**Your task**
For this exercise, return only the lines from the line containing "Recreate this object" through the line containing "from FreeCAD import Vector", both ends included, exactly as they are.

**Material to process**
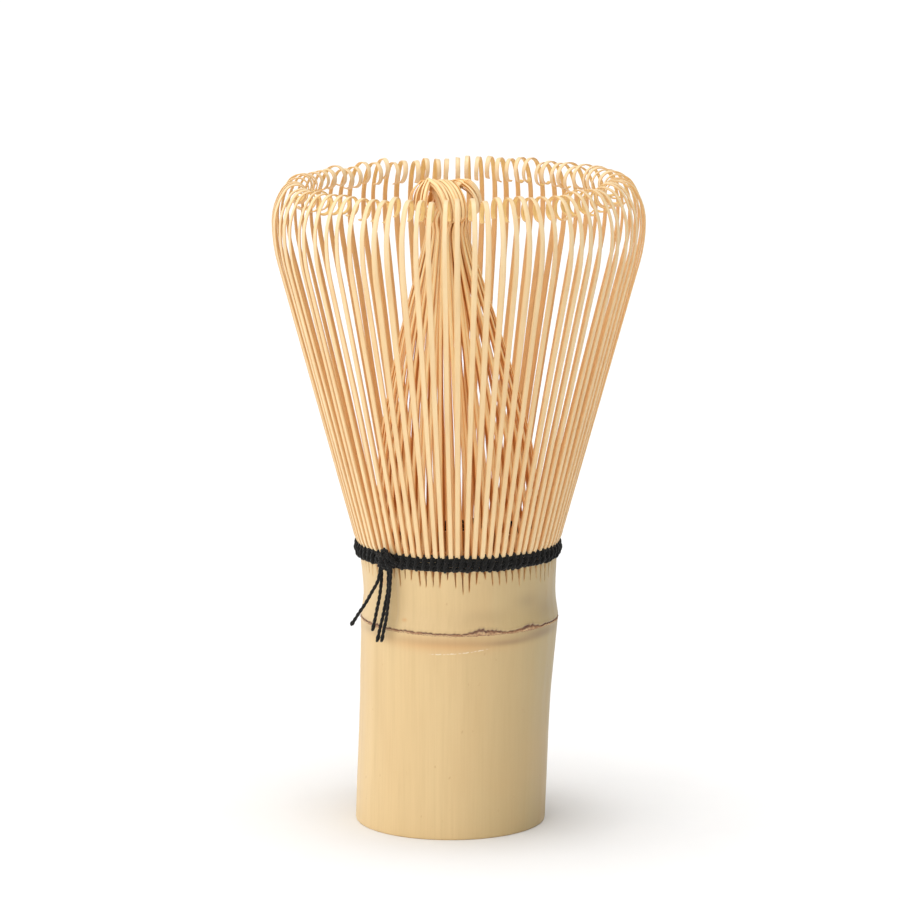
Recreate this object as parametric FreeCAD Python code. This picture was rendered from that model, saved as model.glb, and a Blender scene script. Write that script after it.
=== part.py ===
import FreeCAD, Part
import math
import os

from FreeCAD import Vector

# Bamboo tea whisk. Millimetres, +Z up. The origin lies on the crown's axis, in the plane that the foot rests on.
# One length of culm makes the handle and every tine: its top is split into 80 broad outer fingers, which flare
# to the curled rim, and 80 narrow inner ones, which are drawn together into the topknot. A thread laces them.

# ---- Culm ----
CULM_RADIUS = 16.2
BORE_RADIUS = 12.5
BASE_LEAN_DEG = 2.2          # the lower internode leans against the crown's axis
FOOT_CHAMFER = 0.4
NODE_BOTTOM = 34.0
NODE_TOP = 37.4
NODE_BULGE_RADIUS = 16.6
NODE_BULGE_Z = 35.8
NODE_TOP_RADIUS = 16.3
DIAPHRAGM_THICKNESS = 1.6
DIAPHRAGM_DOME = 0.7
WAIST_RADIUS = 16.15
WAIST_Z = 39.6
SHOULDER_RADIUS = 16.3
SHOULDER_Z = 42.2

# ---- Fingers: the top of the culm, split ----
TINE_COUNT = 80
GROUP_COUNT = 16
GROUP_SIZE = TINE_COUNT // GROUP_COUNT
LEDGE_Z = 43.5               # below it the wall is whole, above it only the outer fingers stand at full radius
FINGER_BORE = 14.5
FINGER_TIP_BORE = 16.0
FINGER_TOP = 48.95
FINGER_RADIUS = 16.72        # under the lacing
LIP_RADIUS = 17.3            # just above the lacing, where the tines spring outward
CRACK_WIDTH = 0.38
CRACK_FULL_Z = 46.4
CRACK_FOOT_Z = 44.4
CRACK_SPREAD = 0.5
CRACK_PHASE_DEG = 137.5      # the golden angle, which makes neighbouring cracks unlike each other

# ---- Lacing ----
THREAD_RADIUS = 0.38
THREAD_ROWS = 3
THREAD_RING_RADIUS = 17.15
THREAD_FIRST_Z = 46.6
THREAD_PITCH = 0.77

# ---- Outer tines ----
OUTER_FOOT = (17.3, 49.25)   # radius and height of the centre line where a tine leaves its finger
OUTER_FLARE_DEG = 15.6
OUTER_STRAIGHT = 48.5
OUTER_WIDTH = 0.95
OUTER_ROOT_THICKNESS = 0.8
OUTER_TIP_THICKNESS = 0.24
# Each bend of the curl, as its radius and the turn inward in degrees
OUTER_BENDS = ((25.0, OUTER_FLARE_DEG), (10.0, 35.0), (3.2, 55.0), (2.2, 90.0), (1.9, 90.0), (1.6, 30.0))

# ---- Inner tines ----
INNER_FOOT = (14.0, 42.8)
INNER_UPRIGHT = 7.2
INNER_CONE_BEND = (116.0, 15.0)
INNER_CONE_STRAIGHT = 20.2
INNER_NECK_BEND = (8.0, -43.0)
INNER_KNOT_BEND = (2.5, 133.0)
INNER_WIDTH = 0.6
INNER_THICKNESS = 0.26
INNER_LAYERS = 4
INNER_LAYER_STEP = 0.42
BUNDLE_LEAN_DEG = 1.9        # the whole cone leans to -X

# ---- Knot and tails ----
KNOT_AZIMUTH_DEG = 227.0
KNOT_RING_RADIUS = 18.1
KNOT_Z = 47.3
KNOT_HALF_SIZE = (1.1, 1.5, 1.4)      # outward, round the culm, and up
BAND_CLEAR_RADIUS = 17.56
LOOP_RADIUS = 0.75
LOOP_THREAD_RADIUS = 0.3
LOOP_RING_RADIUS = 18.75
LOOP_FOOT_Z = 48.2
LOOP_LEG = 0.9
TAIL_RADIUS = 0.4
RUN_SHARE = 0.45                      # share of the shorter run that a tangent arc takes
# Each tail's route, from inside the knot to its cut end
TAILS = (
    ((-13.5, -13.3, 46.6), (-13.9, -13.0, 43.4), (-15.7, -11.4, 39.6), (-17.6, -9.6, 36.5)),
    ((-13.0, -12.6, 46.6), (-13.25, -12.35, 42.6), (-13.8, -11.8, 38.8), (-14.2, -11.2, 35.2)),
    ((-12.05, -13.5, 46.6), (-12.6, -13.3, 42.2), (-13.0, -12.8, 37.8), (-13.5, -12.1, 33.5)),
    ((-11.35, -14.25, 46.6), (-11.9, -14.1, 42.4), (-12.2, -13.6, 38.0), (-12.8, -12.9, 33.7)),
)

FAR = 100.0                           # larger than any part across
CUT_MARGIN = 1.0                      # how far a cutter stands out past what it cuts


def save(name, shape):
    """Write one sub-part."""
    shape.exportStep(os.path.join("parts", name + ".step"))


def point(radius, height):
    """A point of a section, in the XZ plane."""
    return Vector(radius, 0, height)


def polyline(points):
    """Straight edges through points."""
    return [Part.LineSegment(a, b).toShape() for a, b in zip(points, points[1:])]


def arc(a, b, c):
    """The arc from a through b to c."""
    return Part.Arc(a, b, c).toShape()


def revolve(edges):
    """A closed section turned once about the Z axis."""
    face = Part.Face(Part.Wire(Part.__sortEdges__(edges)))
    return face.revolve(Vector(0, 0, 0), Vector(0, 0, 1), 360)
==
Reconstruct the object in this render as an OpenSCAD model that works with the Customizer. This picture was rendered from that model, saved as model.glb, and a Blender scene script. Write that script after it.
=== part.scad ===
==
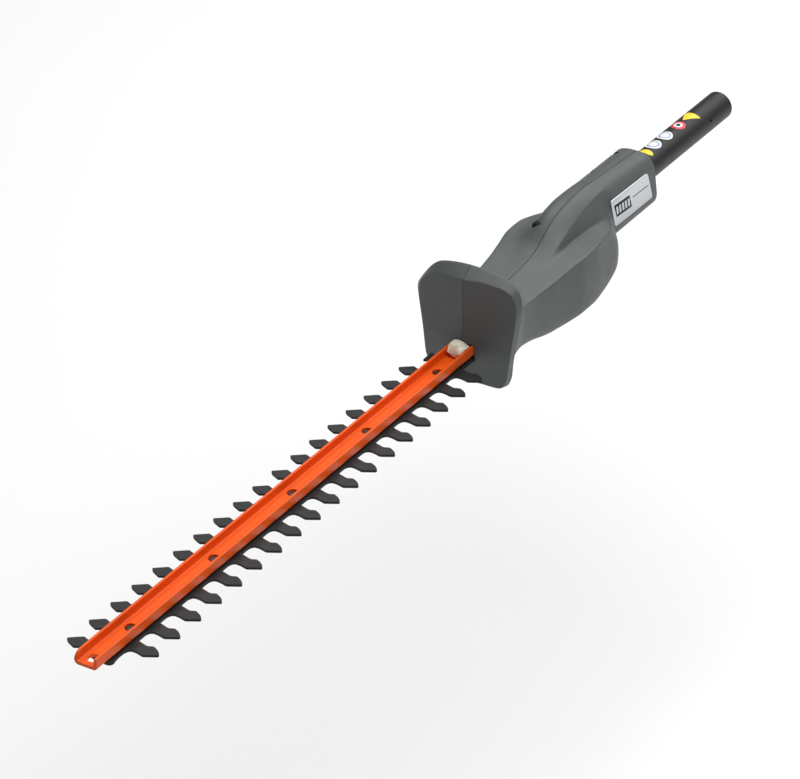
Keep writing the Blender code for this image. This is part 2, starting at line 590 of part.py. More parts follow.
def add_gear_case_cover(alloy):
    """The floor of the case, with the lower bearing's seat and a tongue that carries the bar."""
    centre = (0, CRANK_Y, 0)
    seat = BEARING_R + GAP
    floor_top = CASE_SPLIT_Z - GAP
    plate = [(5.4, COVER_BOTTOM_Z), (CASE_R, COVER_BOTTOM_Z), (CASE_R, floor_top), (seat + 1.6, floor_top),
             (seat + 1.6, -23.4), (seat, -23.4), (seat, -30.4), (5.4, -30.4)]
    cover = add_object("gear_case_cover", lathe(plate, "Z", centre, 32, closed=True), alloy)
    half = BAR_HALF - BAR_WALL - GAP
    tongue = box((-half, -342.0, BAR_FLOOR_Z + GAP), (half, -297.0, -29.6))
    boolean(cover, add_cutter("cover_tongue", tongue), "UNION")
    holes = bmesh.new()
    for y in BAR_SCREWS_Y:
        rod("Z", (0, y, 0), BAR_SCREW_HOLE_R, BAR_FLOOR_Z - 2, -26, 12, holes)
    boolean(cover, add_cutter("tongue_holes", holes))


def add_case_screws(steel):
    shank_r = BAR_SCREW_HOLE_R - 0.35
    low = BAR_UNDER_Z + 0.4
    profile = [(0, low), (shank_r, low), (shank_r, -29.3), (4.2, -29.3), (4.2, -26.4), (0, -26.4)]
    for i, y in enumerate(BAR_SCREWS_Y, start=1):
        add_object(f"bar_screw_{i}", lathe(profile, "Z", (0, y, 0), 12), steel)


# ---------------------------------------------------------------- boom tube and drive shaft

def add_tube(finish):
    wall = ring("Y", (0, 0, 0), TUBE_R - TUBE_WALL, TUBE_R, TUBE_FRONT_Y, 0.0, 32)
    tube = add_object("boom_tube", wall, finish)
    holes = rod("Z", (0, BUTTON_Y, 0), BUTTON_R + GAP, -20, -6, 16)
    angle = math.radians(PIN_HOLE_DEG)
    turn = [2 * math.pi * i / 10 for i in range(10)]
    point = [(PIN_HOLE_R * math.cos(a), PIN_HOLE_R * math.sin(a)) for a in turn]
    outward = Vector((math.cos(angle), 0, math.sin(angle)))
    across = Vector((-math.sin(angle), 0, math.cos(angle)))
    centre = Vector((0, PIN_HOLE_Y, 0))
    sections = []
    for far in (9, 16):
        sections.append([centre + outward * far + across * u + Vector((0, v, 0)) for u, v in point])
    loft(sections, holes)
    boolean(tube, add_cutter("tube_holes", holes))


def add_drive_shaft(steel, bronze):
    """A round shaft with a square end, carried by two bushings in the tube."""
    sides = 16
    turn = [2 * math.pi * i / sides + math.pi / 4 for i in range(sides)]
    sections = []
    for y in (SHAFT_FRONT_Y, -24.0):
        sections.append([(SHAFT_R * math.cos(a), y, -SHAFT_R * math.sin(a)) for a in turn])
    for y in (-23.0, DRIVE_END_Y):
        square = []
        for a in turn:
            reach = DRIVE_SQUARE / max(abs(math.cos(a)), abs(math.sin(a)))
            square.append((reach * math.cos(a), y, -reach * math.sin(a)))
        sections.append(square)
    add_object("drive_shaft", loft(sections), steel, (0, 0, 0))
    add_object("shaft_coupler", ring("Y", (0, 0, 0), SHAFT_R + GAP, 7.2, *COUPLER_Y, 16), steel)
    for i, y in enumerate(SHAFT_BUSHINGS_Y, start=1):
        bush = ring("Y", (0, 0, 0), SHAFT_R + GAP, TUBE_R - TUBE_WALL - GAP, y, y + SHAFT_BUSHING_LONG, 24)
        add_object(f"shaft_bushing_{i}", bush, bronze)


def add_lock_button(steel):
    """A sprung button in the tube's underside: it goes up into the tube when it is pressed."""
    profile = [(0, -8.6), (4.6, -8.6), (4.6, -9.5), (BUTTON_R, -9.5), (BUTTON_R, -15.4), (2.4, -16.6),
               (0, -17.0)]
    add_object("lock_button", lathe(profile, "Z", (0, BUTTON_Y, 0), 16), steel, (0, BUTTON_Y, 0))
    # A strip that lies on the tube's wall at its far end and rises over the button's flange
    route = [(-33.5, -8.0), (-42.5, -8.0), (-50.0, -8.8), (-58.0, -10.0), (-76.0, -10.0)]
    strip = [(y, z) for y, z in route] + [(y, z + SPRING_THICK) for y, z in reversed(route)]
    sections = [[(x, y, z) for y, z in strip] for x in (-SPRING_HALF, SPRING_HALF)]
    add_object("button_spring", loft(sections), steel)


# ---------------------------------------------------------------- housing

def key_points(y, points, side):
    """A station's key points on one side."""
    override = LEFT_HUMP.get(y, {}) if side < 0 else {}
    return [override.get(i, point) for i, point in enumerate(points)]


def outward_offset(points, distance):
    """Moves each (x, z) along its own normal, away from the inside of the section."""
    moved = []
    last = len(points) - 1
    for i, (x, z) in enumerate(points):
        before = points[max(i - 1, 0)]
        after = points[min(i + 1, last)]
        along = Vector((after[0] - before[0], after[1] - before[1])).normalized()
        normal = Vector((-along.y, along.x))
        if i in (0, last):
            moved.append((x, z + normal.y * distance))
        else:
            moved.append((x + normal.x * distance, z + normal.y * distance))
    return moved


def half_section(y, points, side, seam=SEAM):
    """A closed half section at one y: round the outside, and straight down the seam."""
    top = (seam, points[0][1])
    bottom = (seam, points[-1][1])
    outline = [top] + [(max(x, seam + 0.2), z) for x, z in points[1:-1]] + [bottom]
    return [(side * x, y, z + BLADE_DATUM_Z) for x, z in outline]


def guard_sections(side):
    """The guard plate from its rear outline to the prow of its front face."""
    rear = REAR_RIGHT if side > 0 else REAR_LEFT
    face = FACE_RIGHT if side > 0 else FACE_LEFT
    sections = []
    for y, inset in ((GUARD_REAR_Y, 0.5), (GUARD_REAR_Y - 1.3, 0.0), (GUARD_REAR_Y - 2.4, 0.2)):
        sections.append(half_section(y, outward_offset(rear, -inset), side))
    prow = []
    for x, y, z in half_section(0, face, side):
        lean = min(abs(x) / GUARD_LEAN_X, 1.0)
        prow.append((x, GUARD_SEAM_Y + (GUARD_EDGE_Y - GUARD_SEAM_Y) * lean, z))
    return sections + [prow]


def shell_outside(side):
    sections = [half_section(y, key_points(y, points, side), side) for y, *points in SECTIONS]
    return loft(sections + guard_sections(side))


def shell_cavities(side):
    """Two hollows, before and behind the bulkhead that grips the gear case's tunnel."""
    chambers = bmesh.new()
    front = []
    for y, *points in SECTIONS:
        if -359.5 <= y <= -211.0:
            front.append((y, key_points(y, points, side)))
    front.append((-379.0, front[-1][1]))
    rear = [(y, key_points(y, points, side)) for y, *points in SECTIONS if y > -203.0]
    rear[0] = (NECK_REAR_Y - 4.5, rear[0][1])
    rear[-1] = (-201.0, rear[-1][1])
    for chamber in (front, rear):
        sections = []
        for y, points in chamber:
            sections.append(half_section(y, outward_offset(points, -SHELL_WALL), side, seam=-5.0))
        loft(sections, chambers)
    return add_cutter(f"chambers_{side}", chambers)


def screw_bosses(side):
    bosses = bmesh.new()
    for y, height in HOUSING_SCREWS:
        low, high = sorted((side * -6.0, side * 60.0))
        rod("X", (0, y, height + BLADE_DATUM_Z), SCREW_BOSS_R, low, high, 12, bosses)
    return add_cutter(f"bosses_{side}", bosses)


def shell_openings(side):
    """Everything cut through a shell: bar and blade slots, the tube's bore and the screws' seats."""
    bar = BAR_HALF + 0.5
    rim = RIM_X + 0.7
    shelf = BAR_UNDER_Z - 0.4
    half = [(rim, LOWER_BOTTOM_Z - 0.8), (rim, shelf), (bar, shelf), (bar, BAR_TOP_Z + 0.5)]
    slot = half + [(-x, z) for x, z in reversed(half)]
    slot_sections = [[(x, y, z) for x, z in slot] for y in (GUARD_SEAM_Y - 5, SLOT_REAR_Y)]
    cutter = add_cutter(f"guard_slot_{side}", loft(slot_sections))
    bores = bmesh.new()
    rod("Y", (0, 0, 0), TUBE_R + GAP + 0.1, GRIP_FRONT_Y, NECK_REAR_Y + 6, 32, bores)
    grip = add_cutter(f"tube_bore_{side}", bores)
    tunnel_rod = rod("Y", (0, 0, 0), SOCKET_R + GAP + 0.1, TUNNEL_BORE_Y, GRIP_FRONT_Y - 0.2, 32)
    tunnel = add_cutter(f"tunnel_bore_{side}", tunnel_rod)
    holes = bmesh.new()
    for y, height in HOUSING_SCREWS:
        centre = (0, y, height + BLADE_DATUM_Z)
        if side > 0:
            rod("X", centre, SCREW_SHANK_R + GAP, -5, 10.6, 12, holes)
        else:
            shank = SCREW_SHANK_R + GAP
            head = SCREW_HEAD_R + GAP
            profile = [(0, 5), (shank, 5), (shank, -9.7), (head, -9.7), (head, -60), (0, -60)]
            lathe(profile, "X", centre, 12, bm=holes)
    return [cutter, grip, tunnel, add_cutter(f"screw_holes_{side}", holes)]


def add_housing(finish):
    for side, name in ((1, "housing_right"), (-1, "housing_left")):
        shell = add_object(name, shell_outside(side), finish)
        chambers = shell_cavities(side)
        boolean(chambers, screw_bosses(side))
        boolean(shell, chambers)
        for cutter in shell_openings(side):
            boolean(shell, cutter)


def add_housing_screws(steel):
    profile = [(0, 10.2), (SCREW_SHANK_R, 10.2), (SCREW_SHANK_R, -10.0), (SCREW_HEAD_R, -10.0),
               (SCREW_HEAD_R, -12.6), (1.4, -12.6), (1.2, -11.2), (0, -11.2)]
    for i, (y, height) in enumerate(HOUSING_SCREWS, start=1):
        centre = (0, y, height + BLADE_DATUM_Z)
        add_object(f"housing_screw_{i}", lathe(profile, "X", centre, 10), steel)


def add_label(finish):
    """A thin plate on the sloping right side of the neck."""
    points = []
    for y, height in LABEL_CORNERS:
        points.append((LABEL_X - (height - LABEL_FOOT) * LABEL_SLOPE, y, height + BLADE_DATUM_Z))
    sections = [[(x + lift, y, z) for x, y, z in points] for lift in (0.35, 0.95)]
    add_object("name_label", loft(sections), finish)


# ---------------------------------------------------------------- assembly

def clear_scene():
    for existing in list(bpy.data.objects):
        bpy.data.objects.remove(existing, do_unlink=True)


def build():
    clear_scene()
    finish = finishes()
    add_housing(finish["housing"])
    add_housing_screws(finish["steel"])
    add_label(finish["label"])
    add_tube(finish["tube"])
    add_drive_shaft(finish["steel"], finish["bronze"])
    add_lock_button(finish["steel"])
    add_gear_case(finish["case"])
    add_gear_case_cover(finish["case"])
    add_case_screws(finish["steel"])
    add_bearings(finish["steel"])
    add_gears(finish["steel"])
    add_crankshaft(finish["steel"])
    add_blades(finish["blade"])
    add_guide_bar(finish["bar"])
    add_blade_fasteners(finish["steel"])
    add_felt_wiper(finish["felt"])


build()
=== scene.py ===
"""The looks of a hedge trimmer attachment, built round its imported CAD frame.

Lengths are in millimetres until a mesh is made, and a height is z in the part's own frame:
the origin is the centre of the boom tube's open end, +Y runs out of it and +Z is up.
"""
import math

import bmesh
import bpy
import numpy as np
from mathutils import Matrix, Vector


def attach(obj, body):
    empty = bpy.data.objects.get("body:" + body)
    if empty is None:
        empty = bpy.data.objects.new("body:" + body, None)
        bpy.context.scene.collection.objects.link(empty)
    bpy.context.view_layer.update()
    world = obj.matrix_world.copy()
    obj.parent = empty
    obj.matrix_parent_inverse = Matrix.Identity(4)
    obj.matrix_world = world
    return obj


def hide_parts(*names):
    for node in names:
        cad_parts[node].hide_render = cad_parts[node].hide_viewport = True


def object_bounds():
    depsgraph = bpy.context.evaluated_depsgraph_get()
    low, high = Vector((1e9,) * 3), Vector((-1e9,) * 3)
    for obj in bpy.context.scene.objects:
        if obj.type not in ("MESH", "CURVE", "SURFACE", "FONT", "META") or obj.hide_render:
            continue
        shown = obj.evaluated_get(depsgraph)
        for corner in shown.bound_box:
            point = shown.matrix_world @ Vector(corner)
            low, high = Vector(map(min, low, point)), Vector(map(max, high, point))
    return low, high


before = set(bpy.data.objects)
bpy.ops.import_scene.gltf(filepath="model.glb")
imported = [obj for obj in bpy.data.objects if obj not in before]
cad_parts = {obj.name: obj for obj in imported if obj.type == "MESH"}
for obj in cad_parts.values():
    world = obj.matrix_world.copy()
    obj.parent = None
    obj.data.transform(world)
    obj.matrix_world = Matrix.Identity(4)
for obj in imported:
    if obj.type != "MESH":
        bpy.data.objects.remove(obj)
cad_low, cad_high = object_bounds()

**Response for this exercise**
Recreate this object as parametric FreeCAD Python code. This picture was rendered from that model, saved as model.glb, and a Blender scene script. Write that script after it.
=== part.py ===
import FreeCAD, Part
import math
import os

from FreeCAD import Vector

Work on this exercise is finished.